フルートベール駅で



この映画、好きだなあ。最初から最後までとてもよかった。順に少しずつ注がれたものが、心にみっちり溜まっていく感じ。
10代の頃に付き合ってた黒人男性が、シーフードのシチューをごはんに掛けたものを「好物」としてよく作ってくれたのを思い出した。黒人やシチューが出てくる映画なんて幾らも見てきたのに、長らく忘れてた。そんなふうに、心の底を浚う感じの映画だった。


男女の他愛ない会話…もっとも「新年の抱負」を女は「ダイエット」、男は「麻薬をやめる」なんて言うのをそう表現していいものか、そこに既にこの話のエッセンスがある…をバックに、黒いスクリーンに「Significant Productions」。そこでもう、何だかぐっときた。調べたら製作総指揮を買って出たフォレスト・ウィテカーのプロダクションの名称らしい。
制作の元となった事件を誰かが撮影した「本物」の映像、それが消えて一発の銃声、そしてタイトル。


映画はオスカー・グラント(マイケル・B・ジョーダン)とガールフレンドのソフィーナ(メロニー・ディアス)と彼らの娘タチアナ、三人の大晦日の朝の様子から始まる。オスカーがあちこちへ行き、色々な人(犬も!)と接する様子が描かれる。
「個人」だけじゃなく「街」の様子もよく分かるように撮られている。オスカーは運転中に一人になると周囲の何も聴こえないくらい音楽の音量を上げ、いつも通りの街のことなんて「見」ちゃいないけど、私にはよく分かった。高架の向こうのハングル?の広告や、ベビーカーを押して歩く大人達。
駅や電車の撮り方もいい。年が明けて目的地に到着し、仲間達がエスカレーターで出口まで上る様子、オスカーが「最後の電車」に乗り込んだ後、車両が激しく通過する様子(かなり長々撮られている)など、見ていて面白い。
何気によかったのが携帯電話の描写。単純なやり方なんだけど見易い。それにしても、「2009年」ってもうあんなに「昔」なんだ。
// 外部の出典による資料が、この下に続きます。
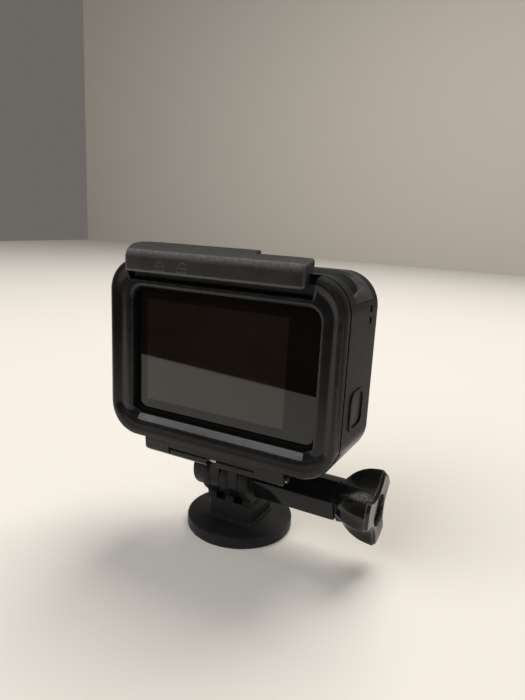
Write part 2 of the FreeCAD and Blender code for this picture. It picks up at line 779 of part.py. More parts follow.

冒頭、オスカーとタチアナが朝食を台所で立ったまま取っているのが気になったものだけど、オスカーがソフィーナを仕事に送る辺りから、二人の間に、冒頭の「浮気」に関するやりとりからだけじゃない、ぎくしゃくした空気を受け取る。私が彼のパートナーなら、何かすっきりしないという感じ。映画がその「理由」をおいおい教えてくれるのと共に、緊張感の方は薄れてくる。寝て起きた朝は新しい一日だからまだ緊張してたのが、一緒に居るうちに馴染んでくる、だってお互い好き合ってるから、というのはあると思う。
何が言いたいかっていうと、オスカーとソフィーナの関係、あるいは彼らは、まだ「中途」だったってこと。そりゃあどんな関係だって「中途」と言えるし、どんな状況下だから何だってもんじゃないけど、見ていてつくづく悲しかった。


オスカーは車を運転しながら音楽だけを止め、誕生日を迎えた母親ワンダ(オクタヴィア・スペンサー)に電話を掛ける。察した彼女はイヤホンを使うよう言う。こんなふうに、人々は、少なくとも愛し合う人々は常に互いの命を守り合っている。こうした描写も「結末」を知っているだけに悲しい。
金策に詰まり麻薬を売ろうと海に出向いたオスカーは、海を見ながら回想する。留置所にて、面会に来た母親に向ける瞳と、悪意を露わにする「敵」に向ける瞳の、あまりの違い。ワンダの「もう会いに来ない」の言葉にショックを受けたオスカーが「また遊びまわる気か」と返すと、そこに(その言葉から連想されるようなものだったにせよ、そうでなかったにせよ)二人の「過去」の存在が表出する。「伝えたい」ことがあまりにはっきりしているせいか、全く無駄がない映画だと思った。


印象的だったのは、オスカーが母親に買うバースデーカード。本人に「白人のはダメ」と言われていながらあれを選んだのは、別にいいじゃんとか、白人のことを嫌って欲しくないとか、そういう気持ちを、若さゆえにああいうふうに表したんだろうか。母の元に残った最後の形あるメッセージがあのカード、というのが何ともやるせない。
オスカーは2009年に22歳だから1987年生まれ、母親は60年代の生まれ?その親子の「人種差別観」の違いに、「大統領の執事の涙」(感想)も思い出した。それは引きずってくれば、例えば自分と母親の、女性差別に対する考えの違いなんてものにもつながる。
あのカードを買うのが「いい」ことなのか、買わないのが「いい」ことなのか?大げさな言い方だけど、その選択、それに責任を持つのが「生きる」ってことだろう。もし自分なら、なんて、想像は出来るけど、やっぱり出来ない。